##### DATA LINES
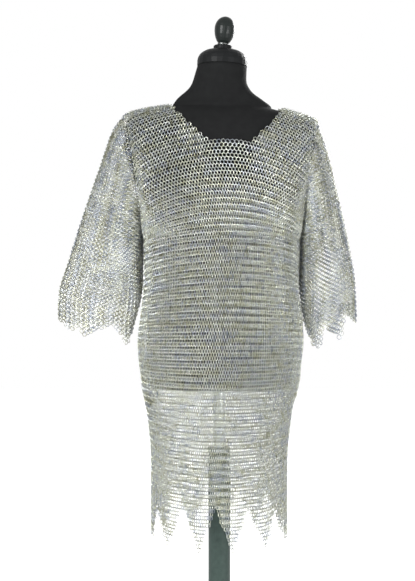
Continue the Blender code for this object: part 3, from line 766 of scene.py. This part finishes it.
def smoothed_form(material):
    """Finer copy of the form, smooth but for its cut edges, shown in its place."""
    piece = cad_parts["form_torso"].copy()
    piece.data = piece.data.copy()
    piece.name = "form_torso_jersey"
    for key in list(piece.keys()):
        del piece[key]
    bpy.context.collection.objects.link(piece)
    shape = bmesh.new()
    shape.from_mesh(piece.data)
    bmesh.ops.remove_doubles(shape, verts=shape.verts, dist=WELD)
    bmesh.ops.join_triangles(
        shape, faces=shape.faces, angle_face_threshold=QUAD_BEND, angle_shape_threshold=QUAD_SKEW
    )
    crease = shape.edges.layers.float.new("crease_edge")
    for edge in shape.edges:
        edge[crease] = float(edge.calc_face_angle(0.0) > CUT_EDGE)
    shape.to_mesh(piece.data)
    shape.free()
    finer = piece.modifiers.new("Finer", "SUBSURF")
    finer.levels = 1
    finer.render_levels = 1
    only(piece)
    bpy.ops.object.convert(target="MESH")
    piece.data.shade_smooth()
    piece.data.set_sharp_from_angle(angle=CUT_EDGE)
    piece.data.materials.clear()
    piece.data.materials.append(material)
    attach(piece, "root")
    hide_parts("form_torso")


def dress_stand():
    """Form, cap, finial, pole and foot in their own finishes."""
    smoothed_form(form_jersey())
    finishes = {
        "neck_cap": painted("black_painted_wood", "#0b0c0c", "#151617", 0.45, 40.0, 0.06),
        "finial_egg": painted("black_lacquered_wood", "#0e1110", "#181c1b", 0.34, 30.0, 0.12),
        "finial_collar": brushed("turned_aluminium", "#3f4140", "#5c5e5d", 0.36),
        "pole_rod": brushed("drawn_steel_tube", "#a9adac", "#c8cbca", 0.3),
        "pole_tube": painted("green_black_enamel", "#232d2a", "#34403c", 0.42, 90.0, 0.12),
        "base_plate": painted("green_black_enamel_plate", "#1d2321", "#293130", 0.45, 25.0, 0.2),
    }
    for node, material in finishes.items():
        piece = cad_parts[node]
        piece.data.materials.clear()
        piece.data.materials.append(material)


def make_studio():
    """Pale floor and room, soft lights, and the camera."""
    camera = bpy.data.objects.new("camera", bpy.data.cameras.new("camera"))
    camera.location = CAMERA_PLACE
    camera.rotation_euler = (math.radians(90), 0, 0)
    camera.data.lens = CAMERA_LENS
    camera.data.sensor_width = FILM_WIDTH
    bpy.context.collection.objects.link(camera)
    bpy.context.scene.camera = camera

    bpy.ops.object.select_all(action="DESELECT")
    bpy.ops.mesh.primitive_plane_add(size=FLOOR_SIZE, location=(0, 0, FLOOR_Z))
    floor = bpy.context.object
    floor.name = "floor"
    floor.data.materials.append(studio_paper())

    world = bpy.data.worlds.new("studio")
    world.use_nodes = True
    background = world.node_tree.nodes["Background"]
    background.inputs["Color"].default_value = colour("#ffffff")
    background.inputs["Strength"].default_value = 1.0
    bpy.context.scene.world = world

    lights = (
        # name, place, size, watts
        ("key_light", (-2.0, -3.0, 1.9), 1.2, 215),
        ("fill_light", (2.4, -2.6, 1.0), 1.2, 112),
        ("back_light", (1.8, 3.0, 2.6), 1.4, 150),
    )
    for name, place, size, power in lights:
        light = bpy.data.objects.new(name, bpy.data.lights.new(name, "AREA"))
        light.data.size = size
        light.data.energy = power
        light.location = place
        light.rotation_euler = (Vector(place) - Vector(LIT_PLACE)).to_track_quat("Z", "Y").to_euler()
        bpy.context.collection.objects.link(light)
    bpy.context.scene.view_settings.view_transform = "Standard"


make_studio()
make_hauberk()
dress_stand()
##########
The data above must be returned in full, exactly as written.

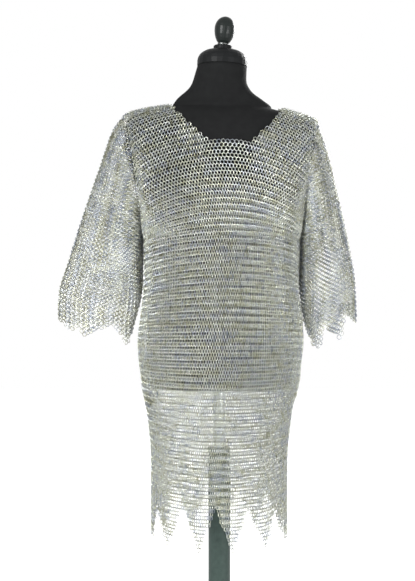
Continue the Blender code for this object: part 3, from line 766 of scene.py. This part finishes it.
def smoothed_form(material):
    """Finer copy of the form, smooth but for its cut edges, shown in its place."""
    piece = cad_parts["form_torso"].copy()
    piece.data = piece.data.copy()
    piece.name = "form_torso_jersey"
    for key in list(piece.keys()):
        del piece[key]
    bpy.context.collection.objects.link(piece)
    shape = bmesh.new()
    shape.from_mesh(piece.data)
    bmesh.ops.remove_doubles(shape, verts=shape.verts, dist=WELD)
    bmesh.ops.join_triangles(
        shape, faces=shape.faces, angle_face_threshold=QUAD_BEND, angle_shape_threshold=QUAD_SKEW
    )
    crease = shape.edges.layers.float.new("crease_edge")
    for edge in shape.edges:
        edge[crease] = float(edge.calc_face_angle(0.0) > CUT_EDGE)
    shape.to_mesh(piece.data)
    shape.free()
    finer = piece.modifiers.new("Finer", "SUBSURF")
    finer.levels = 1
    finer.render_levels = 1
    only(piece)
    bpy.ops.object.convert(target="MESH")
    piece.data.shade_smooth()
    piece.data.set_sharp_from_angle(angle=CUT_EDGE)
    piece.data.materials.clear()
    piece.data.materials.append(material)
    attach(piece, "root")
    hide_parts("form_torso")


def dress_stand():
    """Form, cap, finial, pole and foot in their own finishes."""
    smoothed_form(form_jersey())
    finishes = {
        "neck_cap": painted("black_painted_wood", "#0b0c0c", "#151617", 0.45, 40.0, 0.06),
        "finial_egg": painted("black_lacquered_wood", "#0e1110", "#181c1b", 0.34, 30.0, 0.12),
        "finial_collar": brushed("turned_aluminium", "#3f4140", "#5c5e5d", 0.36),
        "pole_rod": brushed("drawn_steel_tube", "#a9adac", "#c8cbca", 0.3),
        "pole_tube": painted("green_black_enamel", "#232d2a", "#34403c", 0.42, 90.0, 0.12),
        "base_plate": painted("green_black_enamel_plate", "#1d2321", "#293130", 0.45, 25.0, 0.2),
    }
    for node, material in finishes.items():
        piece = cad_parts[node]
        piece.data.materials.clear()
        piece.data.materials.append(material)


def make_studio():
    """Pale floor and room, soft lights, and the camera."""
    camera = bpy.data.objects.new("camera", bpy.data.cameras.new("camera"))
    camera.location = CAMERA_PLACE
    camera.rotation_euler = (math.radians(90), 0, 0)
    camera.data.lens = CAMERA_LENS
    camera.data.sensor_width = FILM_WIDTH
    bpy.context.collection.objects.link(camera)
    bpy.context.scene.camera = camera

    bpy.ops.object.select_all(action="DESELECT")
    bpy.ops.mesh.primitive_plane_add(size=FLOOR_SIZE, location=(0, 0, FLOOR_Z))
    floor = bpy.context.object
    floor.name = "floor"
    floor.data.materials.append(studio_paper())

    world = bpy.data.worlds.new("studio")
    world.use_nodes = True
    background = world.node_tree.nodes["Background"]
    background.inputs["Color"].default_value = colour("#ffffff")
    background.inputs["Strength"].default_value = 1.0
    bpy.context.scene.world = world

    lights = (
        # name, place, size, watts
        ("key_light", (-2.0, -3.0, 1.9), 1.2, 215),
        ("fill_light", (2.4, -2.6, 1.0), 1.2, 112),
        ("back_light", (1.8, 3.0, 2.6), 1.4, 150),
    )
    for name, place, size, power in lights:
        light = bpy.data.objects.new(name, bpy.data.lights.new(name, "AREA"))
        light.data.size = size
        light.data.energy = power
        light.location = place
        light.rotation_euler = (Vector(place) - Vector(LIT_PLACE)).to_track_quat("Z", "Y").to_euler()
        bpy.context.collection.objects.link(light)
    bpy.context.scene.view_settings.view_transform = "Standard"


make_studio()
make_hauberk()
dress_stand()